Electrohydrodynamic jet printing has been largely ignored in the high resolution graphics and electronics fabrication industries because previous methods used broad and blunt nozzles that did not provide the resolutions and accuracy of other methods. Because e-jet printing also required a high voltage and led to significant positioning errors, it was restricted to use in modest resolution applications. This new approach to e-jet printing produces a higher resolution using nozzles with much smaller internal diameters than previous methods. In former methods, e-jet printing was limited to dot diameters of ~15 micrometers. This new method can produce dots as small as 250 nanometers and line widths as narrow as 700 nanometers.
Details
E-jet printing uses electric fields to create the necessary fluid flows to deliver inks to a substrate. While this approach has been explored for modest resolutions, this new approach deals specifically with high resolution printing. The e-jet uses nozzles have much smaller internal diameters than previous methods. A voltage applied between the nozzle and the metal plate allows for greater accuracy in high resolution printing.

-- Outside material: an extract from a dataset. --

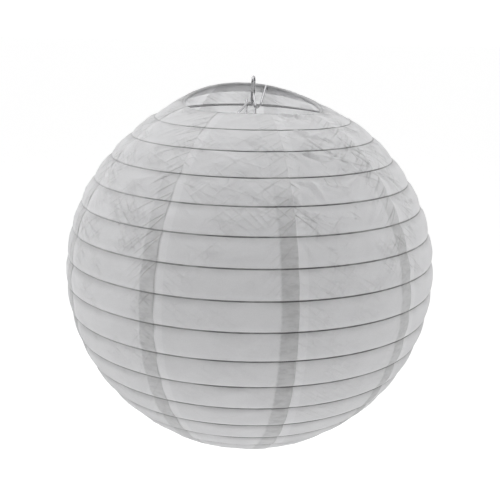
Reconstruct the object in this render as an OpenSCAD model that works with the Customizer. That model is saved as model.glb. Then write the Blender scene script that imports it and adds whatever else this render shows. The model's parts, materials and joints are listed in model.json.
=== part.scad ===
// Accordion paper lantern: a round shade of fifteen paper bands on wire hoops, held open by
// a wire frame that stands inside it and hooks under both end rings.
// Millimetres, +Z up. The origin is where a cord or hook bears in the hanging eye.

/* [Shade] */
// Widest diameter of the paper
shade_d = 300; // [296:1:304]
// How far the paper of one band bulges past the line between its hoops, at the widest band
bulge = 1.6; // [1:0.1:2.5]
// Height of the hoops' globe as a share of its width
globe_ratio = 0.982; // [0.96:0.002:1]
// Latitude of the top ring on the globe, degrees
top_latitude = 66.9; // [64:0.1:68]
// Latitude of the bottom ring on the globe, degrees below the middle
bottom_latitude = 64.2; // [62:0.1:66]
// Gap between neighbouring gores of one band
gore_gap = 0.3; // [0.2:0.1:0.6]
// Bearing of the first seam between gores, degrees from straight front towards the right
first_seam = 13.5; // [0:0.5:39.5]
// Thickness of the modelled paper
paper_t = 0.35; // [0.3:0.05:0.5]

/* [Hoops] */
// Wire of the hoops between the bands
hoop_wire_d = 1; // [0.8:0.1:1.2]
// Wire of the top and bottom rings
ring_wire_d = 1.6; // [1.4:0.1:1.8]
// Radius of the top ring, to the middle of its wire
top_ring_r = 55.4; // [54.5:0.1:56.5]
// How far the hung top ring stands above its place on the globe
top_lift = 2; // [1:0.1:4]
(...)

This method is now in development with multiple nozzles which will allow for greatly increased printing speed.
Applications
- Inkjet and printed electronics industries, as well as the security, biotechnology and photonics industries.
Benefits
- Small nozzle internal diameters, less than 30 micrometers, coupled with low volt electric charge, allows for very high resolution printing.
- Can print nearly any chemical composition of ink without requiring a specific type of ink for high resolution printing.
- Distribution of electric field lines through low voltage results in minimal lateral variations and greater accuracy in high resolution printing.
- Can be used to print bulk single walled carbon nanotubes, on almost any substrate.